I think it’s safe to assume that when Yogi Berra uttered his famous statement “It’s like Deja Vu all over again” he was not referring to the effects of fed intervention on financial markets. But he couldn’t have been more right. Over the last 3 years markets have been subjected to several rounds of Federal Bank intervention, all in an effort to stabilize the economy and return to growth. These actions have been given a variety of exotic names: TARP, TALF, Quantitative Easing I and II, and most recently, “Operation Twist”.
The problem with any Fed intervention is that temporary stability is almost always followed by a return to volatility. In medical terms Fed intervention is more akin to a shot of adrenaline, rather than a long term cure. Once the intervention program has run its course, markets are forced to confront the same issues, usually with few new solutions. Since beginning in 2008, each round of Fed intervention has had a diminishing effect on markets.
Diminishing Returns from QE
Last summer European markets were in free fall. In the last few trading days of November, European banks joined the intervention party with their own version of Quantitative Easing called: “LTRO”. The effects were immediate, putting a floor in falling prices and providing the liquidity for a global rally in equities. Estimates for the cost of LTRO approached $1 Trillion.
Now the European stimulus strategy is facing the same fate as the other US interventions. Just five months after embarking on LTRO, the entire rally has now evaporated. With the adrenaline rally over, markets must consider the same realities that were present in November 2011 when European equity prices were in free fall.
Source: Bloomberg
Time for Long-Short
The manic price action this year is not a surprise to us. We have been commenting over the past 18 months about the effects of intervention on markets, and positioning our Long-Short high yield: Alternative Income and Global Long-Short Equity: Alpha Trend Strategies portfolios to benefit. While the climate may be challenging for those without the ability to hedge, it remains an ideal environment for Anchor Capital.

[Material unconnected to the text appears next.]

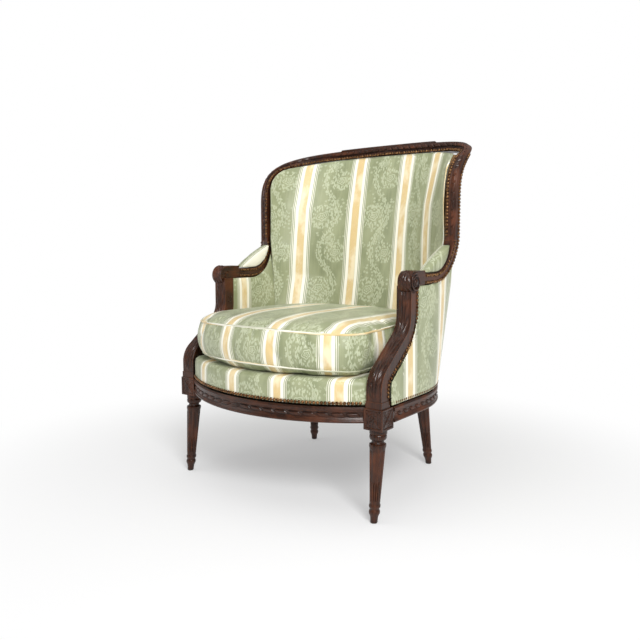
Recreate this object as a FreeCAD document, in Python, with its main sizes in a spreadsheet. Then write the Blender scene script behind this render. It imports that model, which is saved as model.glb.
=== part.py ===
# Gondola bergere chair, millimetres. +Z up, +X to the sitter's left, the chair faces -Y.
# The origin is on the floor, under the middle of the chair.
import FreeCAD, Part
import math
import os
import Sketcher
from FreeCAD import Placement, Rotation, Vector

doc = FreeCAD.newDocument("bergere_chair")

# Driving dimensions, in millimetres, degrees or counts
SIZES = {
    # seat frame
    "rail_top": 280.0,
    "rail_height": 38.6,
    "rail_thickness": 45.0,
    "rail_hollow": 6.0,
    "seat_half_width": 349.0,
    "horseshoe_centre": -54.0,
    "front_point": -353.0,
    "bow_depth": 105.0,
    "rear_joint_angle": 57.0,
    "tenon_length": 19.0,
    "tenon_thickness": 12.0,
    "tenon_height": 24.0,
    "tenon_clearance": 0.2,
    "peg_radius": 3.5,
    "peg_length": 34.0,
    "peg_offset": 6.0,
    "glue_block_size": 40.0,
    "glue_block_height": 30.0,
    "glue_block_set_back": 8.5,
    # front leg blocks
    "block_size": 53.0,
    "block_height": 53.0,
    "block_set_in": 4.0,
    "block_panel_margin": 6.0,
    "block_panel_depth": 2.5,
    # turned legs, heights above the floor
    "front_rake": 5.1,
    "front_splay": 0.5,
    "rear_rake": 5.8,
    "rear_splay": 4.4,
    "rear_leg_angle": 52.7,
    "rear_leg_inset": 18.0,
    "rear_tenon_radius": 11.0,
    "rear_tenon_length": 26.0,
    "foot_radius": 9.0,
    "foot_waist_radius": 9.6,
    "foot_waist_level": 14.0,
    "bead_radius": 13.6,
    "bead_level": 28.0,
    "low_cove_radius": 11.8,
    "low_cove_level": 34.5,
    "low_ring_radius": 14.2,
    "low_ring_level": 42.0,
    "shaft_low_radius": 12.8,
    "shaft_low_level": 47.0,
    "shaft_top_radius": 19.4,
    "shaft_top_level": 184.0,
    "top_ring_radius": 20.5,
    "top_ring_level": 189.5,
    "neck_radius": 14.8,
    "neck_level": 198.0,
    "torus_radius": 20.9,
    "torus_level": 210.0,
    "collar_radius": 21.6,
    "flute_count": 8,
    "flute_radius": 4.2,
    "flute_depth": 2.6,
    "flute_end_gap": 5.0,
    "glide_radius": 7.0,
    "glide_height": 2.0,
    # arm supports
    "support_width": 42.0,
    "support_set_in": 5.0,
    "support_thickness": 36.0,
    "support_foot_set_in": 4.0,
    "support_straight": 45.0,
    "support_bend_radius": 60.0,
    "support_bend_angle": 52.0,
    "support_slope_length": 114.0,
    "support_tenon_depth": 16.0,
    "support_tenon_inset": 4.0,
    "plinth_height": 16.0,
    "plinth_overhang": 1.5,
    # arms
    "arm_height": 312.0,
    "arm_set_in": 12.0,
    "arm_bend_radius": 85.0,
    "scroll_radius": 27.5,
    "scroll_drop": 19.0,
    "scroll_set_back": 17.0,
    "scroll_overhang": 2.5,
    "scroll_eye_radius": 8.0,
    "scroll_eye_height": 1.5,
    "step_reach": 53.0,
    # frame of the back
    "frame_width": 29.0,
    "frame_depth": 28.0,
    "frame_edge": 3.0,
    "frame_flute_depth": 2.0,
    "ribbon_width": 10.0,
    "nail_margin": 9.0,
    "stile_set_in": 1.0,
    "stile_set_back": 165.0,
    "stile_height": 103.0,
    "crest_climb": 199.0,
    "crest_sweep": 224.0,
    "plan_exponent": 2.8,
    "corner_exponent": 3.2,
    "crest_joint_share": 0.82,
    "crest_rise": 4.0,
    "crest_rise_half_width": 172.0,
    "back_rake": 9.0,
    # upholstered wall, shares are of its thickness from the outside
    "wall_set_in": 4.0,
    "wall_arm_proud": 2.0,
    "wall_side_proud": 5.0,
    "wall_crest_proud": 3.0,
    "wall_foot_thickness": 64.0,
    "wall_foot_fullness": 0.552,
    "wall_arm_fullness": 0.69,
    "wall_stile_fullness": 0.455,
    "wall_crest_fullness": 0.77,
    "wall_arm_turn": 3.0,
    "wall_stile_turn": 10.0,
    "wall_stile_set_forward": 8.0,
    "wall_corner_set_in": 5.0,
    "wall_crest_set_out": 4.0,
    "wall_crest_set_forward": 14.0,
    "wall_gap": 0.5,
    "outside_cover_share": 0.04,
    "post_share": 0.06,
    "hessian_share": 0.44,
    "hessian_share_thickness": 0.04,
    "layer_gap": 0.02,
    "stuffing_share": 0.5,
    "inside_cover_share": 0.935,
    "inside_cover_recess": 3.0,
    "post_half_angle": 5.0,
    "back_post_angle": 50.0,
    "arm_post_angle": 20.0,
    "tack_rail_rise": 140.0,
    "tack_rail_height": 35.0,
    # seat build-up
    "web_thickness": 1.4,
    "web_width": 50.0,
    "web_pitch": 92.0,
    "web_count": 5,
    "web_end_inset": 34.0,
    "cross_web_shift": 30.0,
    "seat_hessian_thickness": 0.8,
    "deck_side_gap": 2.0,
    "deck_front_set_in": 4.0,
    "deck_back_gap": 5.0,
    "deck_height": 64.0,
    "deck_edge_radius": 16.0,
    "cover_thickness": 2.0,
    "filling_gap": 0.5,
    "dust_cover_thickness": 1.0,
    "dust_cover_inset": 41.0,
    # loose cushion
    "cushion_side_gap": 1.0,
    "cushion_front_reach": 10.0,
    "cushion_back_gap": 8.0,
    "cushion_gap": 0.4,
    "cushion_front_height": 112.0,
    "cushion_crown": 30.0,
    "cushion_crown_run": 190.0,
    "cushion_draw_in": 14.0,
    "cushion_corner_radius": 75.0,
    # arm pads
    "pad_overhang": 1.0,
    "pad_crown": 6.0,
    "pad_front_gap": 10.0,
    "pad_head_drop": 10.0,
    "pad_edge_radius": 6.0,
    # nails
    "nail_radius": 4.3,
    "nail_dome": 2.2,
    "nail_pitch": 9.3,
    "nail_lift": 0.3,
}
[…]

Over the next few weeks we will have more to say about the substantial opportunities we see coming for long-short credit strategies. For now however its all about Operation Twist. Within weeks of the Fed’s QEII program ending last June 30, 2011 stocks fell 13% in the proceeding three months. With Operation Twist set to expire in just four weeks on June 30 2012, we will be watching closely to see if it’s Deja Vu All Over Again.